Musa, ‘Ya Rabbi’ dedi genişlet göğsümü, kolaylaştır işimi, çözüver şu dilimin bağını. Tâ ki, anlasınlar sözümü! Bana da ailemden birini yardımcı kıl, Harun kardeşimi. Onunla beni takviye et. Onu bu işime ortak et. Tâ ki, seni daha çok tesbih edelim. Ve Seni daha çok zikredelim. Aslında Sen bizim bütün hallerimizi hakkıyla görmektesin. ‘Musa!’ dedi. ‘İstediklerin sana verildi. Zaten başka bir sefer de sana, lütufta bulunmuştuk. O vakit annene vahyedip dedik ki, ‘Onu bir sandığa yerleştirip denize bırak. Deniz onu sahile atsın. Bana da ona da düşman olan biri onu alsın’ ve Ey Musa! Nezaretim altında yerleştirilmen için sana karşı insanların gönüllerinde tahtımdan bir sevgi bıraktım.” (Tâhâ Suresi, 20)
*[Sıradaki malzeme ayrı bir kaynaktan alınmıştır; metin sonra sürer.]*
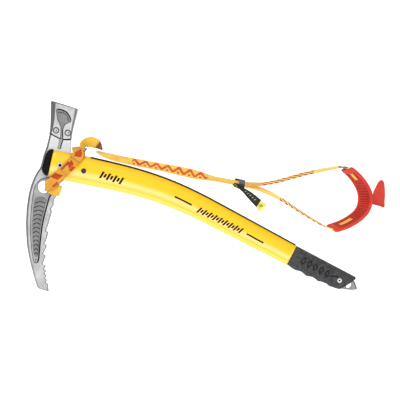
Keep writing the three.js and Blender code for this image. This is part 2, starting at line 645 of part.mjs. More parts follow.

Ey arzı ve yüce Gökleri Yaratan / Ey Arşı istiva eden Rahman
Rubûbiyet Arşından / Bütün kainata hükmeden Hükümdar-ı cihan
Ey göklerin ve yerin içinde bulunan / Ve aralarında olanlar
Hem seranın altındakiler / Kendisinin olan
Yay bütün oralarda / Bizler için bir vüdd, bir sevgi
Seslensin Cibril-i Emin / Bütün cihana:
"Allah onları seviyor / Siz de sebin” diye ve Hz. Musâ’ya / Attığın sevginin benzerini / Bizim de / At üzerimize…
Ey gizli ve gizlinin de gizlisi / İlahî ilminde olan / Ey sesler huzurunda / Kısılan Rahman
Huşudan dolayı duyulmayan / Hiçbir şey fısıltıdan başka
Boş çevirme şu elleri / Sana uzanan / Hem tevbemi yüzlerce defa / bozmuş olsam da
Kovma kapından / Ver bize hem dünyada / Hem de ukbâda / En güzelini şifa ve âfiyetin
Kurtar bizi / Her türlü baskısından / Her baskıcının / Hem gel haklarından
Ellerini vicdanlara uzatan / İnsanı, insan saymayan / Her çeşit hoyrattan / Kurtar kullarını…
Şeytanî hortumlarını / Kalblerin derinliklerine salan / Onur kıran
Tahrik ve tahrip yollarını açan / Her tahripkârdan / Koru ya Rahman
Hem şeytan ve avenesinin / Akıllara gelmez şerrinden / Ve kirli ellerini
En gizli, en mahremlere daldıran
Her türlü fesat ve nifak şebekesinden
Sana sığınırım yâ Rahman.”
(Safvet Senih, Açtım Ellerimi)
Not: Bu şiir kitabı 2004’de, Zaman Gazetesi abonelerine hediye olarak verilmiştir.